▶ Data excerpt:
★ ★ ★

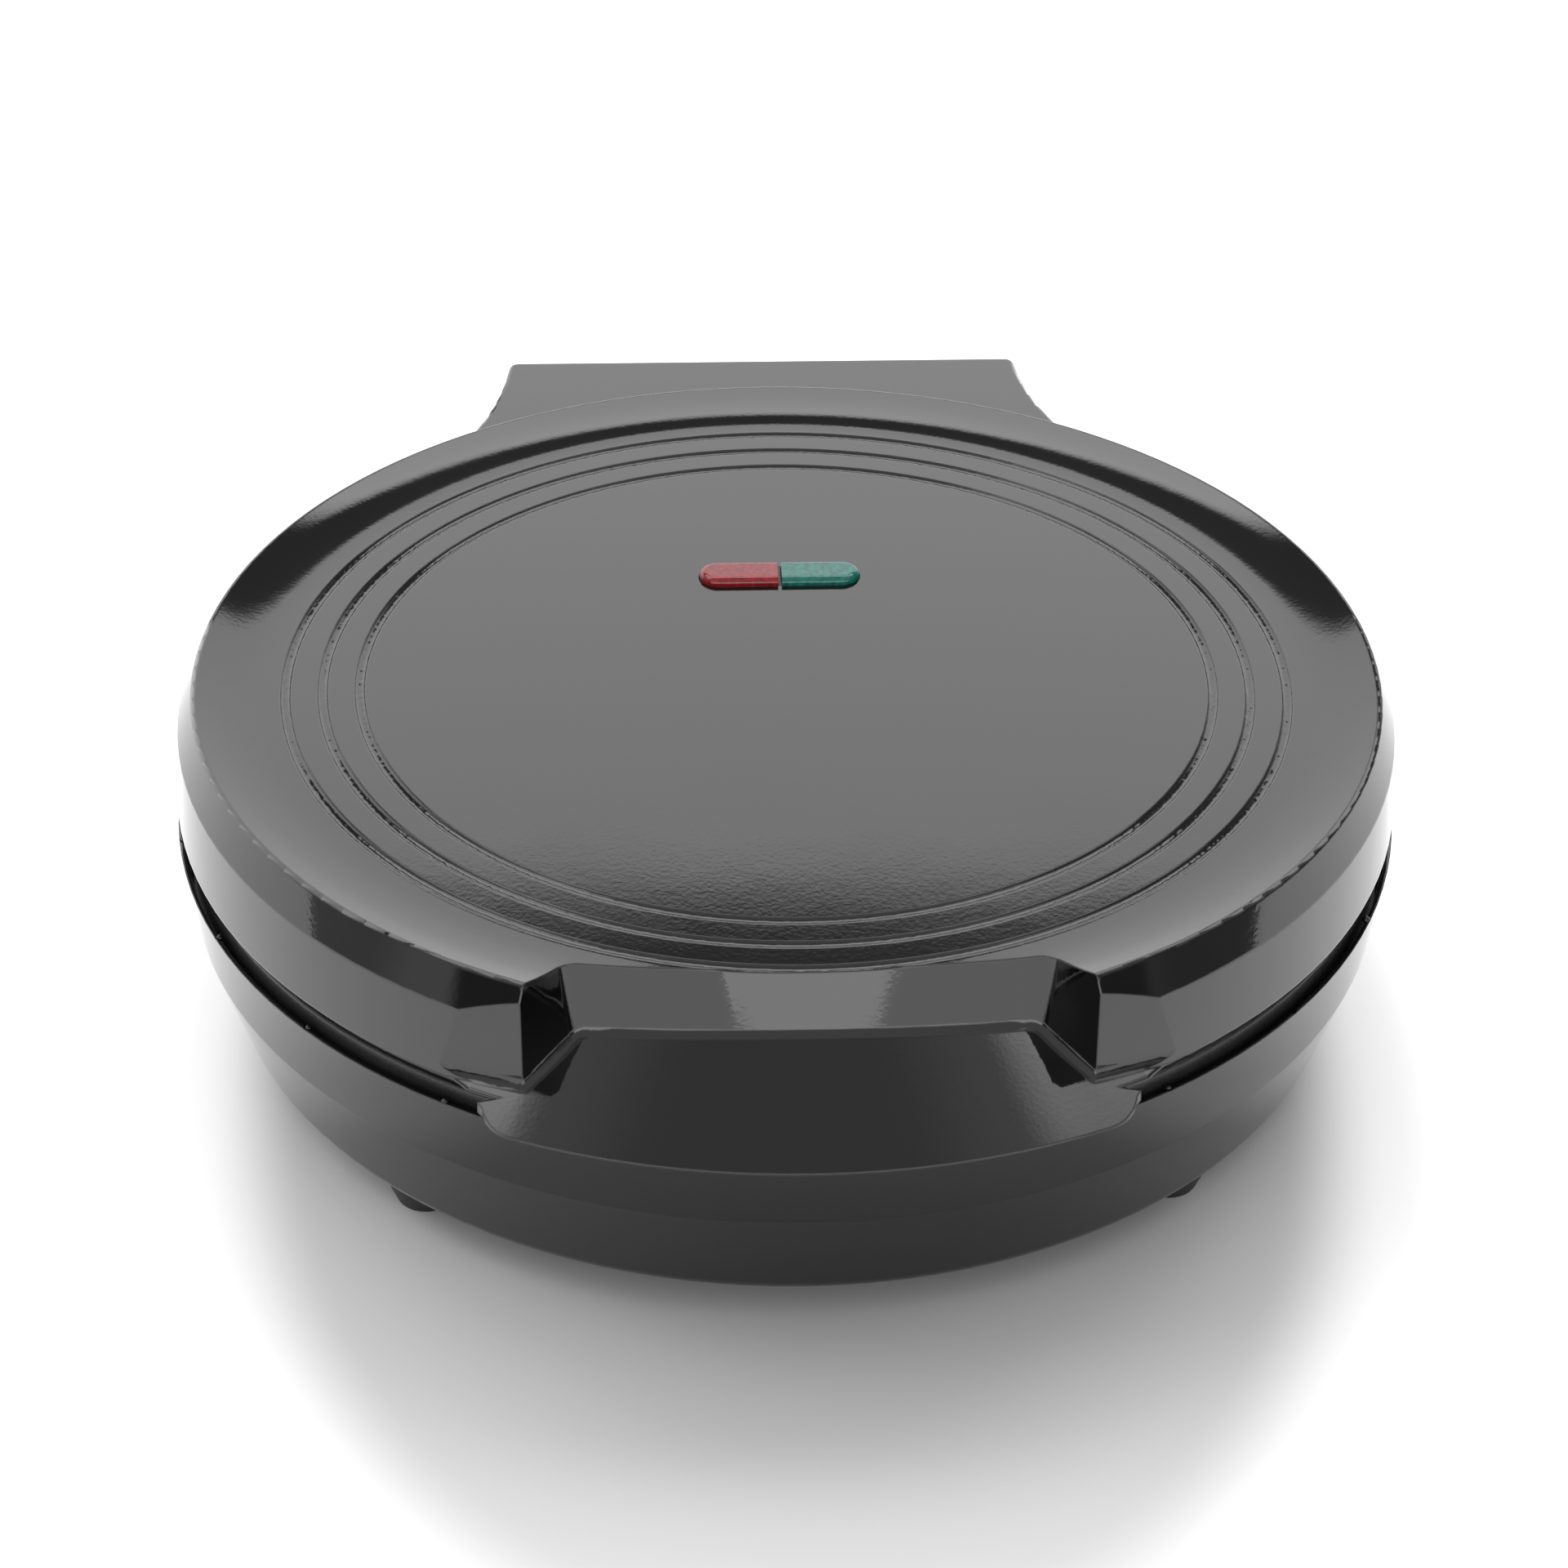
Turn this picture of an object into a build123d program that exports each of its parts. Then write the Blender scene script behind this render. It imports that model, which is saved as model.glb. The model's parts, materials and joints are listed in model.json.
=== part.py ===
"""Round electric pizza maker: a hinged lid over a base, each with its own cast plate and heater."""
import os
from math import cos, radians, sin, sqrt, tan

from build123d import *

# Heights of the outer casings above the table, from the feet up
foot_height = 12.0
base_taper_height = 30.9
base_band_height = 20.6
casing_gap = 8.8
lid_band_height = 20.6
lid_slope_height = 10.3
crest_rise = 3.7

base_floor_z = foot_height
base_crease_z = base_floor_z + base_taper_height
base_rim_z = base_crease_z + base_band_height
lid_low_z = base_rim_z + casing_gap
lid_crease_z = lid_low_z + lid_band_height
crest_z = lid_crease_z + lid_slope_height
lid_top_z = crest_z - crest_rise

# Radii of the outer casings about the disc's own axis, from the base's rim inwards
base_rim_radius = 167.3
base_band_run = 2.8
base_taper_run = 9.9
lid_set_in = 0.5
lid_band_run = 1.4
lid_slope_run = 4.6
dish_width = 22.4
base_crease_radius = base_rim_radius - base_band_run
base_floor_radius = base_crease_radius - base_taper_run
lid_low_radius = base_rim_radius - lid_set_in
lid_crease_radius = lid_low_radius - lid_band_run
crest_radius = lid_crease_radius - lid_slope_run
lid_flat_radius = crest_radius - dish_width
casing_wall = 2.5
rim_lip = 1.1
slope_wall_share = 0.25
base_floor_fillet = 6.0
crease_fillet = 1.2
crest_fillet = 1.1
edge_fillet = 0.6

# Small round nubs along the inner edge of the base's rim
nub_count = 22
nub_radius = 1.0
nub_inset = 1.3
nub_rise = 0.8

# Three concentric grooves in the lid's top
groove_count = 3
groove_set_in = 2.4
groove_pitch = 10.0
groove_width = 2.8
groove_depth = 0.8

# Handle at the front: a flared tab with a scooped pocket over a conical face
tab_overhang = 10.6
tab_reach = lid_low_radius + tab_overhang
tab_half_width = 80.2
tab_corner_y = tab_reach - 24.9
tab_front_half = 73.0
tab_root_x = 94.0
tab_root_y = tab_reach - 40.9
tab_top_reach = tab_reach - 10.0
tab_top_half_width = 62.0
tab_top_corner_y = tab_reach - 22.4
tab_top_front_half = 52.0
tab_top_root_x = 90.0
tab_top_root_y = tab_reach - 44.9
tab_top_drop = 1.2
tab_waist_height = 9.0
tab_waist_x = 2.5
tab_flare_height = 2.6
tab_flare_share = 0.45
tab_flare_radius = 60.0
lip_drop = 4.0
lip_start_y = tab_reach - 26.9
lip_edge = 0.7
pocket_depth = 16.0
pocket_wall_y = lid_flat_radius - 2.2
pocket_wall_lean = 18.6
pocket_half_width = 59.3
pocket_low_half_width = 57.0
pocket_bow = 3.8
pocket_low_bow = 6.2
pocket_corner_fillet = 6.0
pocket_floor_slope = 22.0
pocket_seam_fillet = 3.0
facet_angle = 53.0
facet_low_angle = 43.5
facet_run = 18.2
pocket_end_x = 92.0
pocket_margin = 3.0

# Hinge hood at the back of the lid, and the hinge housing under it on the base
hood_overhang = 28.0
hood_reach = lid_low_radius + hood_overhang
hood_half_width = 79.3
hood_root_x = 97.5
hood_root_y = hood_reach - 61.8
hood_flare_radius = 150.0
hood_corner_fillet = 3.0
hood_top_drop = 5.0
hood_top_fillet = 1.5
housing_set_in = 3.5
housing_floor_z = 24.0
deck_thickness = 8.5

# Plates
plate_fit = 2.0
plate_rim_width = 14.2
plate_wall_run = 3.0
plate_radius = base_rim_radius - rim_lip - plate_fit
plate_rim_inner = plate_radius - plate_rim_width
plate_floor_radius = plate_rim_inner - plate_wall_run
plate_thickness = 2.5
lower_plate_depth = 8.0
upper_plate_depth = 4.0
plate_rim_above_base = 4.3
plate_parting = 0.4
skirt_width = 3.0
skirt_height = 10.0
plate_rim_fillet = 1.0
plate_dish_fillet = 2.0
seat_width = 11.2
seat_inner_radius = plate_radius - seat_width
seat_thickness = 2.5
plate_screw_inset = 7.3
plate_screw_circle = plate_radius - plate_screw_inset
plate_screw_radius = 1.9
plate_screw_head_radius = 3.4
plate_screw_length = 7.0
plate_boss_radius = 3.6
screw_clearance = 0.2
screw_fit = 0.05
screw_sink = 0.2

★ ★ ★

▶ The task: Set down the listing in full, keeping every word exactly as it is.

▶ Reply:
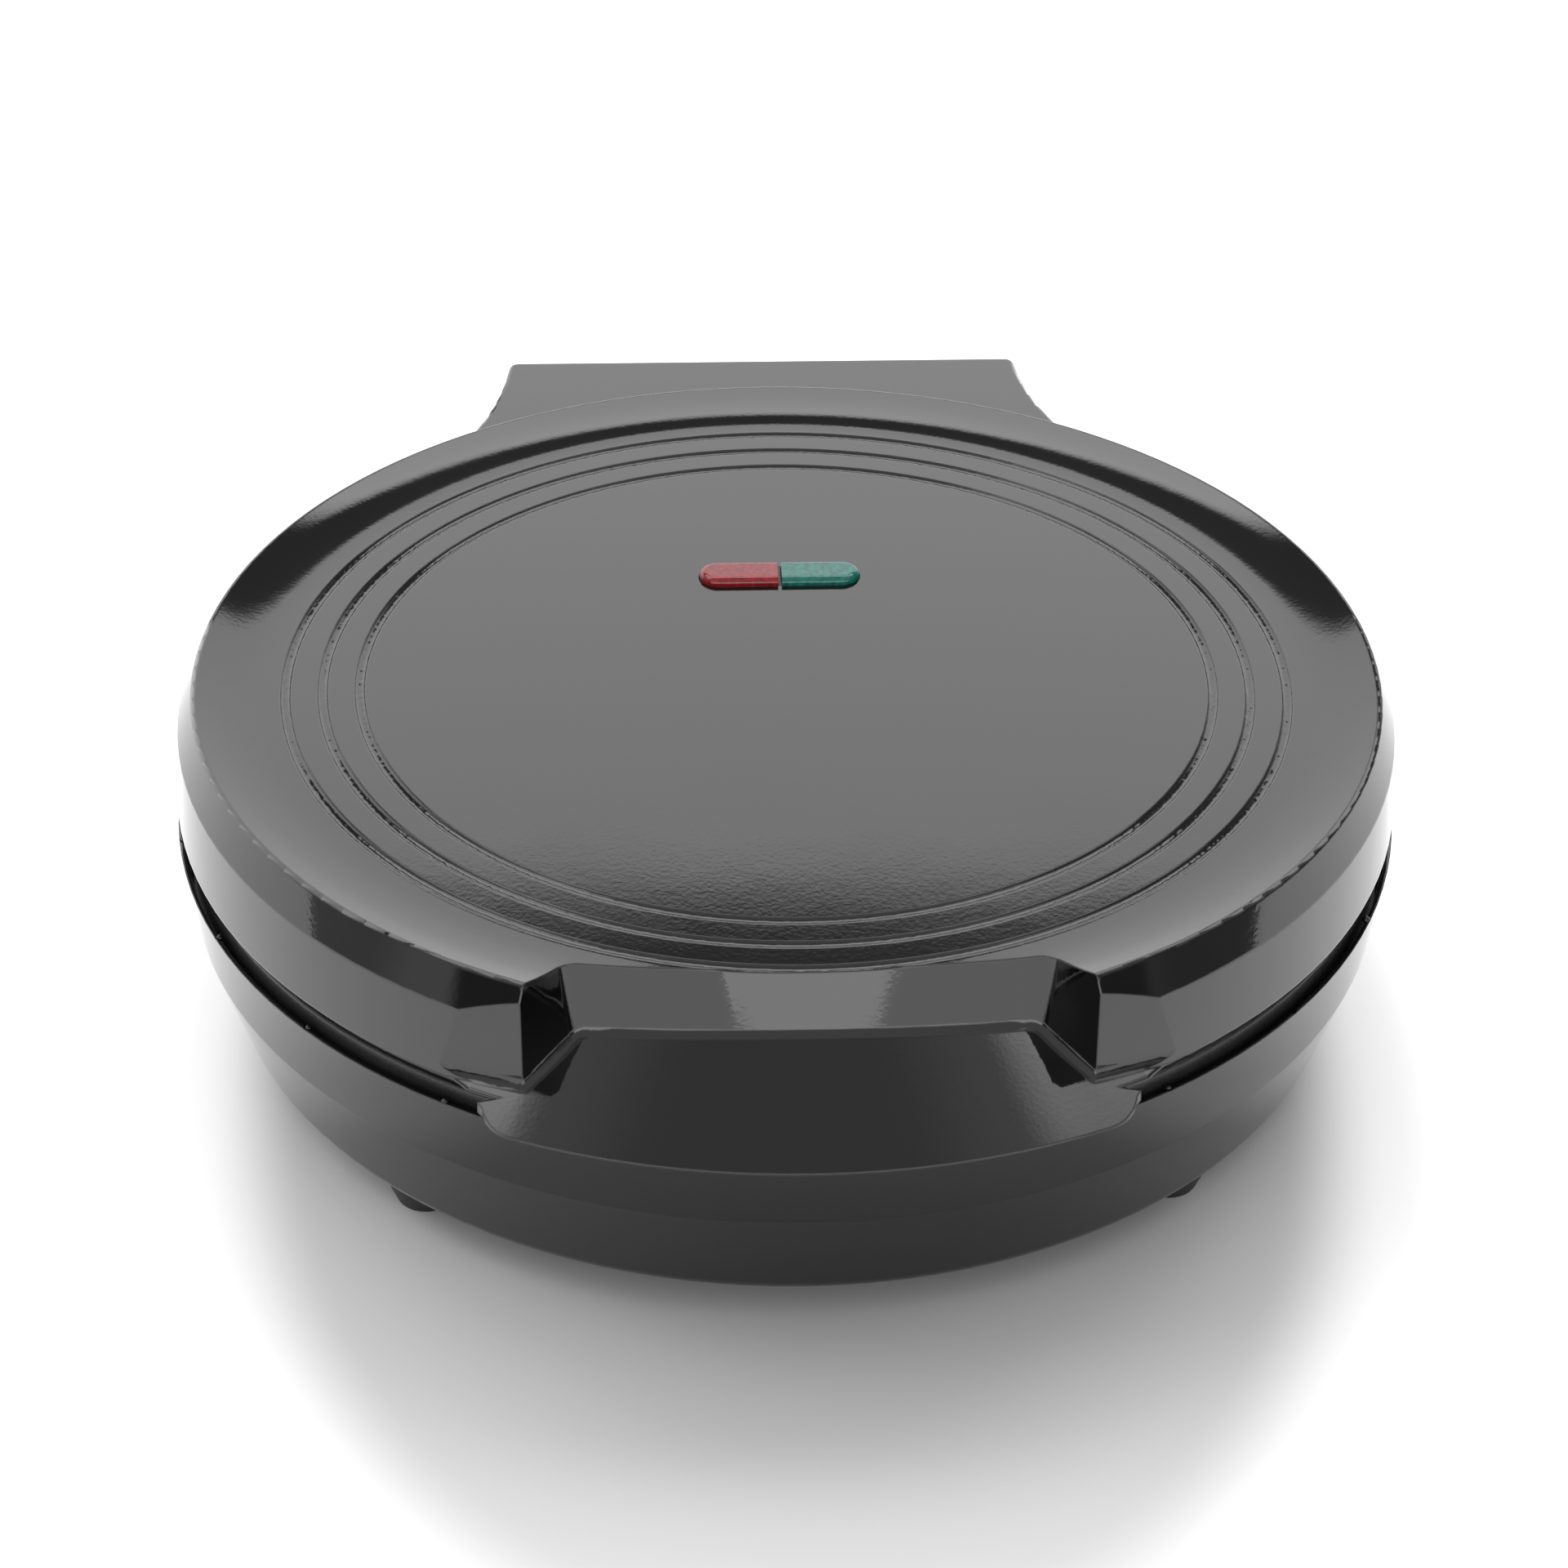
Turn this picture of an object into a build123d program that exports each of its parts. Then write the Blender scene script behind this render. It imports that model, which is saved as model.glb. The model's parts, materials and joints are listed in model.json.
=== part.py ===
"""Round electric pizza maker: a hinged lid over a base, each with its own cast plate and heater."""
import os
from math import cos, radians, sin, sqrt, tan

from build123d import *

# Heights of the outer casings above the table, from the feet up
foot_height = 12.0
base_taper_height = 30.9
base_band_height = 20.6
casing_gap = 8.8
lid_band_height = 20.6
lid_slope_height = 10.3
crest_rise = 3.7

base_floor_z = foot_height
base_crease_z = base_floor_z + base_taper_height
base_rim_z = base_crease_z + base_band_height
lid_low_z = base_rim_z + casing_gap
lid_crease_z = lid_low_z + lid_band_height
crest_z = lid_crease_z + lid_slope_height
lid_top_z = crest_z - crest_rise

# Radii of the outer casings about the disc's own axis, from the base's rim inwards
base_rim_radius = 167.3
base_band_run = 2.8
base_taper_run = 9.9
lid_set_in = 0.5
lid_band_run = 1.4
lid_slope_run = 4.6
dish_width = 22.4
base_crease_radius = base_rim_radius - base_band_run
base_floor_radius = base_crease_radius - base_taper_run
lid_low_radius = base_rim_radius - lid_set_in
lid_crease_radius = lid_low_radius - lid_band_run
crest_radius = lid_crease_radius - lid_slope_run
lid_flat_radius = crest_radius - dish_width
casing_wall = 2.5
rim_lip = 1.1
slope_wall_share = 0.25
base_floor_fillet = 6.0
crease_fillet = 1.2
crest_fillet = 1.1
edge_fillet = 0.6

# Small round nubs along the inner edge of the base's rim
nub_count = 22
nub_radius = 1.0
nub_inset = 1.3
nub_rise = 0.8

# Three concentric grooves in the lid's top
groove_count = 3
groove_set_in = 2.4
groove_pitch = 10.0
groove_width = 2.8
groove_depth = 0.8

# Handle at the front: a flared tab with a scooped pocket over a conical face
tab_overhang = 10.6
tab_reach = lid_low_radius + tab_overhang
tab_half_width = 80.2
tab_corner_y = tab_reach - 24.9
tab_front_half = 73.0
tab_root_x = 94.0
tab_root_y = tab_reach - 40.9
tab_top_reach = tab_reach - 10.0
tab_top_half_width = 62.0
tab_top_corner_y = tab_reach - 22.4
tab_top_front_half = 52.0
tab_top_root_x = 90.0
tab_top_root_y = tab_reach - 44.9
tab_top_drop = 1.2
tab_waist_height = 9.0
tab_waist_x = 2.5
tab_flare_height = 2.6
tab_flare_share = 0.45
tab_flare_radius = 60.0
lip_drop = 4.0
lip_start_y = tab_reach - 26.9
lip_edge = 0.7
pocket_depth = 16.0
pocket_wall_y = lid_flat_radius - 2.2
pocket_wall_lean = 18.6
pocket_half_width = 59.3
pocket_low_half_width = 57.0
pocket_bow = 3.8
pocket_low_bow = 6.2
pocket_corner_fillet = 6.0
pocket_floor_slope = 22.0
pocket_seam_fillet = 3.0
facet_angle = 53.0
facet_low_angle = 43.5
facet_run = 18.2
pocket_end_x = 92.0
pocket_margin = 3.0

# Hinge hood at the back of the lid, and the hinge housing under it on the base
hood_overhang = 28.0
hood_reach = lid_low_radius + hood_overhang
hood_half_width = 79.3
hood_root_x = 97.5
hood_root_y = hood_reach - 61.8
hood_flare_radius = 150.0
hood_corner_fillet = 3.0
hood_top_drop = 5.0
hood_top_fillet = 1.5
housing_set_in = 3.5
housing_floor_z = 24.0
deck_thickness = 8.5

# Plates
plate_fit = 2.0
plate_rim_width = 14.2
plate_wall_run = 3.0
plate_radius = base_rim_radius - rim_lip - plate_fit
plate_rim_inner = plate_radius - plate_rim_width
plate_floor_radius = plate_rim_inner - plate_wall_run
plate_thickness = 2.5
lower_plate_depth = 8.0
upper_plate_depth = 4.0
plate_rim_above_base = 4.3
plate_parting = 0.4
skirt_width = 3.0
skirt_height = 10.0
plate_rim_fillet = 1.0
plate_dish_fillet = 2.0
seat_width = 11.2
seat_inner_radius = plate_radius - seat_width
seat_thickness = 2.5
plate_screw_inset = 7.3
plate_screw_circle = plate_radius - plate_screw_inset
plate_screw_radius = 1.9
plate_screw_head_radius = 3.4
plate_screw_length = 7.0
plate_boss_radius = 3.6
screw_clearance = 0.2
screw_fit = 0.05
screw_sink = 0.2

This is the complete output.